(Modeling code records)
>> Begin
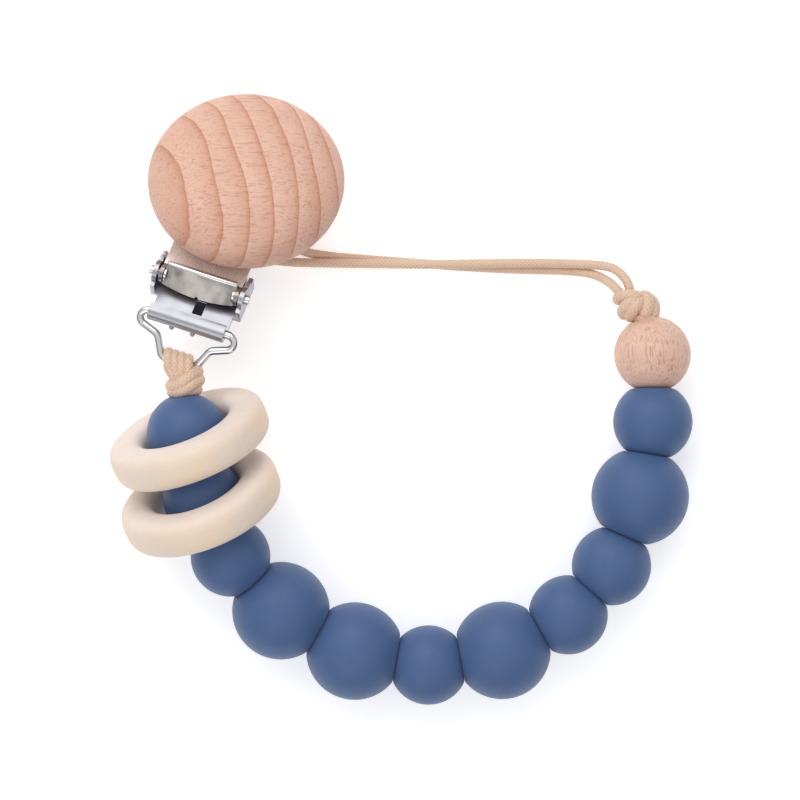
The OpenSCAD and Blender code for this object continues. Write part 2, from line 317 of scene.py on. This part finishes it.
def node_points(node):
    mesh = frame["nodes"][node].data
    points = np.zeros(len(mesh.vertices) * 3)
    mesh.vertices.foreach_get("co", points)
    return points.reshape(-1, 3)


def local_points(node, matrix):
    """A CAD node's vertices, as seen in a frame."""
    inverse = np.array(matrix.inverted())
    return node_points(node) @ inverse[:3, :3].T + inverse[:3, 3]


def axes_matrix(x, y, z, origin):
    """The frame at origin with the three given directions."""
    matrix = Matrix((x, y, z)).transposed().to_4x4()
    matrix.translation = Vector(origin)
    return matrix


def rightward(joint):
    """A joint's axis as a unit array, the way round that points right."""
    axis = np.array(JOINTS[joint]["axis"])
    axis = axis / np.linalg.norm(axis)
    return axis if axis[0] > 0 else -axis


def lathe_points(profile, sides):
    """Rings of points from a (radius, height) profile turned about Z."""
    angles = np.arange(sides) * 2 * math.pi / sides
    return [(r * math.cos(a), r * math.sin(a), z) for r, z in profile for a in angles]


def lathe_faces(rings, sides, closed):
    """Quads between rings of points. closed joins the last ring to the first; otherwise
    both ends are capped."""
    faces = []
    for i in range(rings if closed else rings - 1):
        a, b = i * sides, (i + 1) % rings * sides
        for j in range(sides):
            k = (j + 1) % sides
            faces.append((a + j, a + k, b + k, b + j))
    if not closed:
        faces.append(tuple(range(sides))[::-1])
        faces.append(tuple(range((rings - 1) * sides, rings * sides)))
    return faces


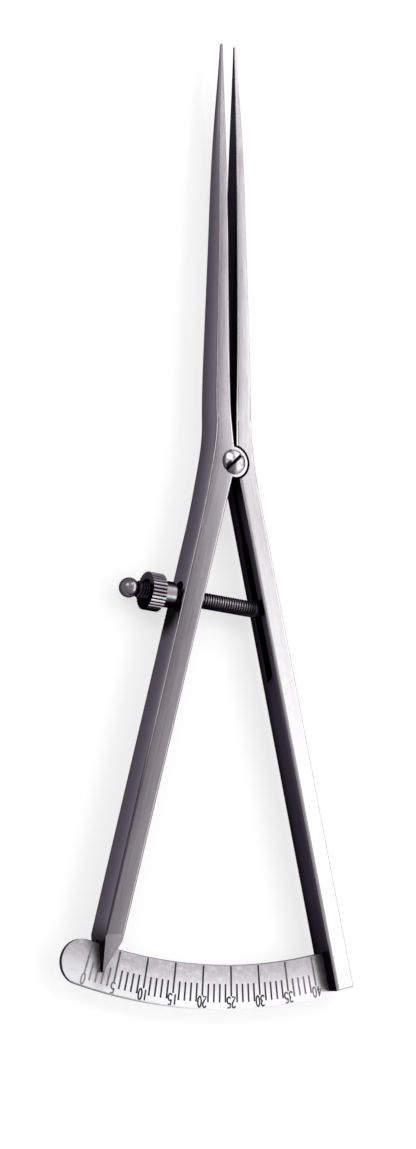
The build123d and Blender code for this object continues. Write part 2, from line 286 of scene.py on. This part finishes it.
>> End
What you are asked to do: Your output should consist solely of the lines from the beginning of the entries through the line containing "return matrix", reproduced exactly.

Solution to this task:
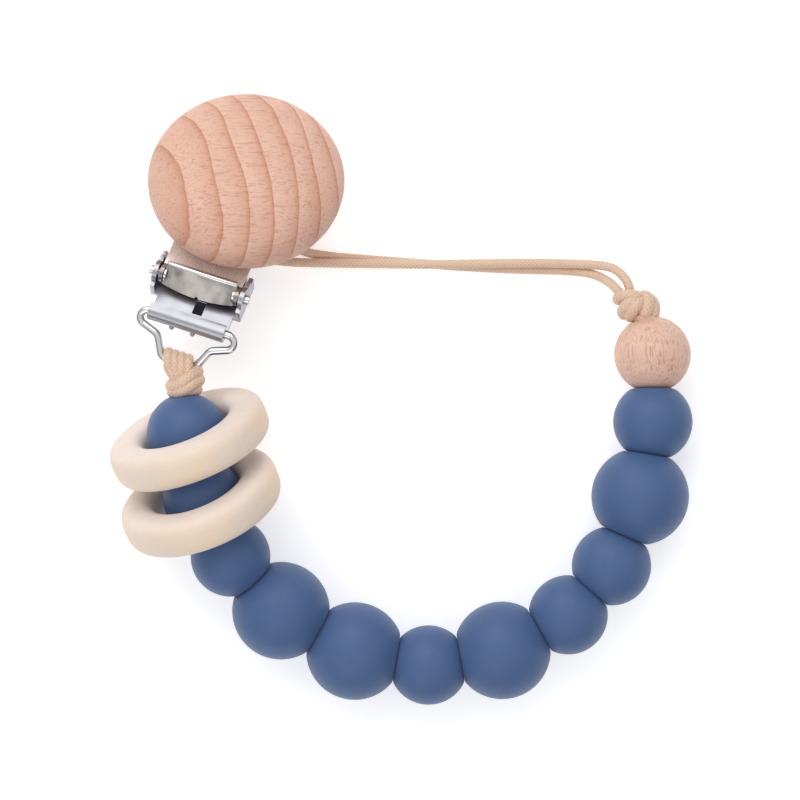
The OpenSCAD and Blender code for this object continues. Write part 2, from line 317 of scene.py on. This part finishes it.
def node_points(node):
    mesh = frame["nodes"][node].data
    points = np.zeros(len(mesh.vertices) * 3)
    mesh.vertices.foreach_get("co", points)
    return points.reshape(-1, 3)


def local_points(node, matrix):
    """A CAD node's vertices, as seen in a frame."""
    inverse = np.array(matrix.inverted())
    return node_points(node) @ inverse[:3, :3].T + inverse[:3, 3]


def axes_matrix(x, y, z, origin):
    """The frame at origin with the three given directions."""
    matrix = Matrix((x, y, z)).transposed().to_4x4()
    matrix.translation = Vector(origin)
    return matrix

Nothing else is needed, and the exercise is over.